Why can't the operators of this forum do anything about spam messages on this forum?

----------


## ssayer

They could really cut down on the spam if the site owner wanted, but that would mean manually verifying new users, which (for whatever reasons) a lot of forum owners just don't want to do...

----------


## printbus

> They could really cut down on the spam if the site owner wanted, but that would mean manually verifying new users, which (for whatever reasons) a lot of forum owners just don't want to do...

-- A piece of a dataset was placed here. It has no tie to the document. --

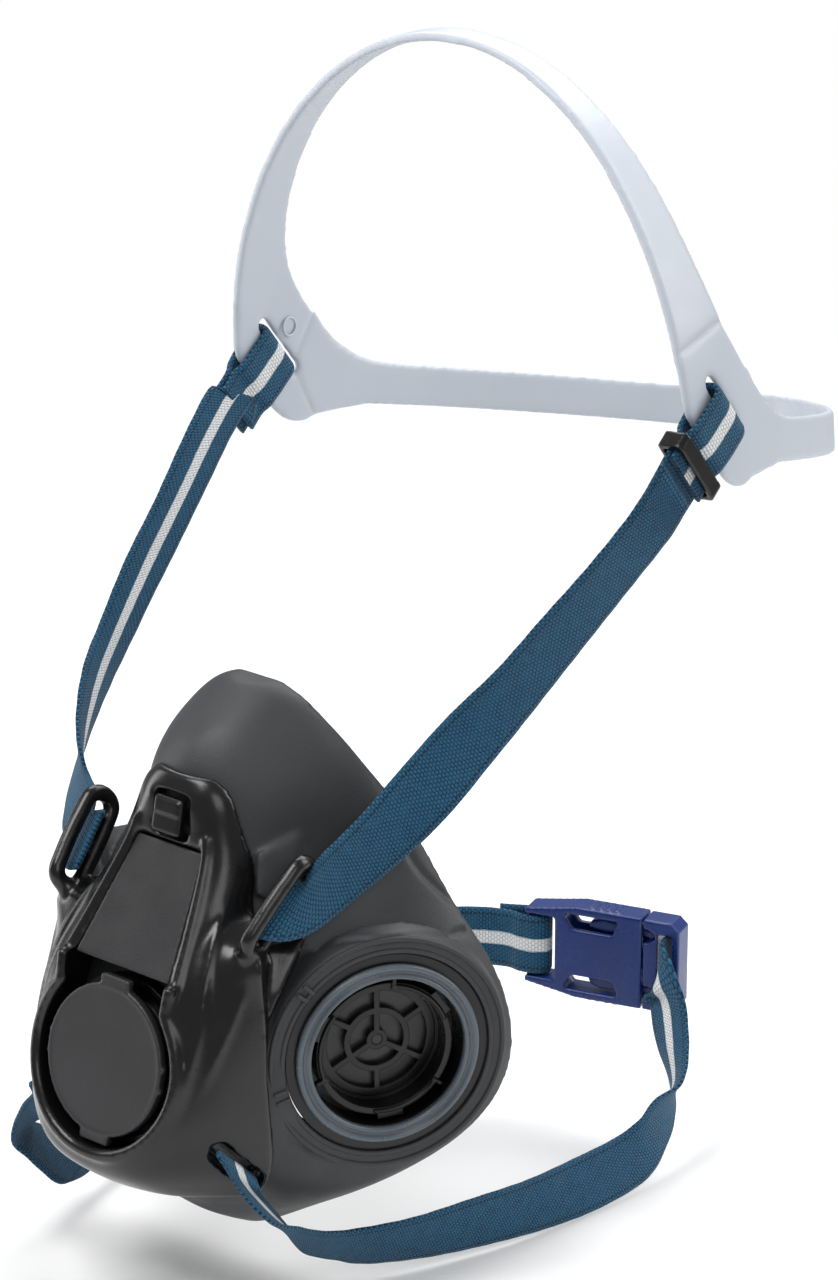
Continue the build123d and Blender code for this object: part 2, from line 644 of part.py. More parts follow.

Yeah, but what's interesting is that 3DPrintBoard does appear to require first-post adjudication by a moderator in at least some of the subforums.  Every now and then someone mentions this in the chatbox.  For example, a new user just went through that in the QiDi printer subforum.  Maybe the moderator in those subforums set it up that way - IDK.  I do find it interesting that the spam is always in the same handful of subforums.

----------


## jeffmorris

Are there 3D printing forums similar to this one? The subject of the spam messages are misleading. The messages usually have links to videos.

----------


## ssayer

Then again, there is always the possibility that the site owner is getting a kickback on the "_pay_-per-_click"_ from these spammers...   :Stick Out Tongue:  :Big Grin:  JK

----------


## Eddie

I think the appointment of some new moderators has cut spam down considerably.
Eddie

----------


## jeffmorris

Eddie, Thank you very much for solving the spam problem. A few days ago, I thought that someone hacked into this website to direct me to Ad.Fly website after vising this website. I hope that this problem is fixed.

----------


## Eddie

> Eddie, Thank you very much for solving the spam problem. A few days ago, I thought that someone hacked into this website to direct me to Ad.Fly website after vising this website. I hope that this problem is fixed.

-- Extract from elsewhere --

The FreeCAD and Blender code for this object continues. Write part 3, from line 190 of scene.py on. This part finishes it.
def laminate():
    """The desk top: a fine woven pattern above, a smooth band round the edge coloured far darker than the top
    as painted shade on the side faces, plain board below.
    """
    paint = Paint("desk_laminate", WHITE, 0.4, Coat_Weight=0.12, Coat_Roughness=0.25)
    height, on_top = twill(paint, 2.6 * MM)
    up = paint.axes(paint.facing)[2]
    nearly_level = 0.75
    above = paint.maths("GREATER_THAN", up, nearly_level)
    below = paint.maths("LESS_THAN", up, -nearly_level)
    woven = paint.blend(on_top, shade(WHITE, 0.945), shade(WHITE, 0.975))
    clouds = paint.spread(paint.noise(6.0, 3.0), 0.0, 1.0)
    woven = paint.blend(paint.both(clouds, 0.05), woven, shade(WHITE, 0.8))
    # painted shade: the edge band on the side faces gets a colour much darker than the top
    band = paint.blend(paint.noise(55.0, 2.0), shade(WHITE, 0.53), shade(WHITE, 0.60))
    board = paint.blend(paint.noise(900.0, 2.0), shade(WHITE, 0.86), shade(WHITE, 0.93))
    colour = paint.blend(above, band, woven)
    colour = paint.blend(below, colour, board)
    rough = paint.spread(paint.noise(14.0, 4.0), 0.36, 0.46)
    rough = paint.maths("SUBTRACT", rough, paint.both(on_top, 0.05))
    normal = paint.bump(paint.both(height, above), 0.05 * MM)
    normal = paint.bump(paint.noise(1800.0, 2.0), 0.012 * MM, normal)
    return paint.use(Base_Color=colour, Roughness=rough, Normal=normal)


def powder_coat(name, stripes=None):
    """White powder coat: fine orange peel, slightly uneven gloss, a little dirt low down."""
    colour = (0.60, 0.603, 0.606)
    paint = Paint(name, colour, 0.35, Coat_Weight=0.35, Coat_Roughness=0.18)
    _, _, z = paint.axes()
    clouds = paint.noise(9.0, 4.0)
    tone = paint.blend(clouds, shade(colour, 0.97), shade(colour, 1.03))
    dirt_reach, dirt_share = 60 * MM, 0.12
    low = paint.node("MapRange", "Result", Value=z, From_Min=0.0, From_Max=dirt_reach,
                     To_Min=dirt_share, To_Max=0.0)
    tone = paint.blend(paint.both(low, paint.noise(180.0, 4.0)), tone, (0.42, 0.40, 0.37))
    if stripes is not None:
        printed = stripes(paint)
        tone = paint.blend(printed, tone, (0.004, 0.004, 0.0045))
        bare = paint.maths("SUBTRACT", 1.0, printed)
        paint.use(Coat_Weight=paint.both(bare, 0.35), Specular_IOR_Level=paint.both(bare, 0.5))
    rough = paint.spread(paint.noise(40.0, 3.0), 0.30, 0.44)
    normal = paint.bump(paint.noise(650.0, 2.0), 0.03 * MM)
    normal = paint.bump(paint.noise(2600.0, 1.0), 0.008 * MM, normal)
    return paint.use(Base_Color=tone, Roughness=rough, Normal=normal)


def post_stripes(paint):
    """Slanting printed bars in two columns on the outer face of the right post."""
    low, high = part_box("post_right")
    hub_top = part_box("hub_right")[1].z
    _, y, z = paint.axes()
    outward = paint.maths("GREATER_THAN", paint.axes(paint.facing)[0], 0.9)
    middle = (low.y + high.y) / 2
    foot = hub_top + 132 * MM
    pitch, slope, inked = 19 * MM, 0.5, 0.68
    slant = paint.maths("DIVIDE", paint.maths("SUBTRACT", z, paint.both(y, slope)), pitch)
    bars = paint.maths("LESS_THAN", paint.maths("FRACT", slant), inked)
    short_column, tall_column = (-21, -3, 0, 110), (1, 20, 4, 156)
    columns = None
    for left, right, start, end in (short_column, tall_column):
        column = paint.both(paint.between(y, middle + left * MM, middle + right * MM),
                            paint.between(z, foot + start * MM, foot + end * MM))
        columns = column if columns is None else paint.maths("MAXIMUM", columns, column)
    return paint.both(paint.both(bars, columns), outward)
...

Yes, that problem was fixed as well.

Eddie

----------


## Brian_Krassenstein

The problem with having to moderate user's first posts is that a lot of times it turns the users off and they never return.  We want to be as user friendly as possible, not cause a huge burden for moderators and also make it so that users can get their posts responded to ASAP rather than having to wait for mod approval.  I think that we do a decent job removing spam for the most part, especially when people report the spam.  Always feel free to hit the little report button if you see any spam messages.

----------


## Mjolinor

It would help if you removed the report time limit.

I don't mind reporting it with the button but I'm not waiting a minute between each report, it would take all day so I just report the one until next time.

----------


## curious aardvark

think that's a blanket setting for the whole forum. supposed to stop spambots from mass posting. 
Don't think it can be shut off for just one process.

----------


## Eddie

Yes, it's to prevent spambots from reporting every thread in the forum, in essence screwing up the entire report-a-post system.  
Eddie

----------


## Mjolinor

You could add a new forum where new members are forced to post first before they are granted access to the other fora. Once posted the servers would update automatically to give access but take their time over it, say 10 minutes or so.

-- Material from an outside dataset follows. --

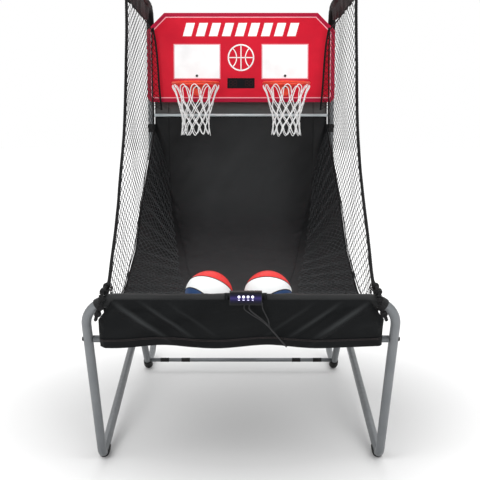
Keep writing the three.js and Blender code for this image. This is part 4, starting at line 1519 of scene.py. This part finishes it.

That way spam would only appear in one place and once per new member only making it a lot easier to remove and delete the user.

A lot of fora do it that way.

----------


## ssayer

Dang, when I come in here anymore it seems like 99% of the posts are either from Clare or from spammers...  :Stick Out Tongue:

----------


## Brian_Krassenstein

Please hit the 'report' button on any spam.

thanks!

----------


## ssayer

Heck, I can see the spam by moving my mouse over new messages. I'm sure as heck not going to click on all of them to report them. The moderators try to keep up, but...

When user count is more important to the site owner than reducing spam (for pursuing income purposes, eh?), spammers will always be there...

----------


## curious aardvark

Tell me about it. 

I clear as much as I can, as do other mods. 
Unfortunately there is only one sure way, I know of, to keep a forum spam free and that's to sign up people, personally. 
Apparently there are reasons we can't do that here.

It's what i do on slinging.org - completely spam free for around 4 years and counting. 
Takes me 5-10 minutes  a day - I spend way more than that round here clearing out spam, that's for sure.

----------


## This

having to wait 1 minute between reporting messages is also not helping,
if I wan to report multiple posting it could take 10 minutes  :Frown: , so I stopped doing that.

----------


## mjf55

So where is this report spam button.  Several new spam messages by user jueerad

----------


## curious aardvark

gone :-)

Not sure there's antyone else clearing spam at the moment.

----------


## Roberts_Clif

> So where is this report spam button.  Several new spam messages by user jueerad


Report Spam button is the little Triangle with and exclamation mark inside, Below Users Name

Image2.jpg

----------


## mjf55

I see it.  Thanks

----------


## Roberts_Clif

> gone :-)
> 
> Not sure there's anyone else clearing spam at the moment.


Why not put an Area just for Advertisers and ect...

----------


## huyatc

got it, thank you

----------


## Roxy

I think the answer is to charge $.01 to register as a user.   Because it requires a legit financial transaction...  The spammers would only get one or two times up to bat and they would run out of credit cards.   And for legit users...  I'm thinking they can afford $.01 to not have spammers on the forum.

----------


## jeffmorris

I'm sick and tired of spam messages. I thought that after a new member register and post messages for the first time, the messages are held for moderators to read before posting them. I thought that the forum software find out the IP (?)address for his/her computer and if a spammer try to register again after being banned from the forum, the software stops the spammer.

----------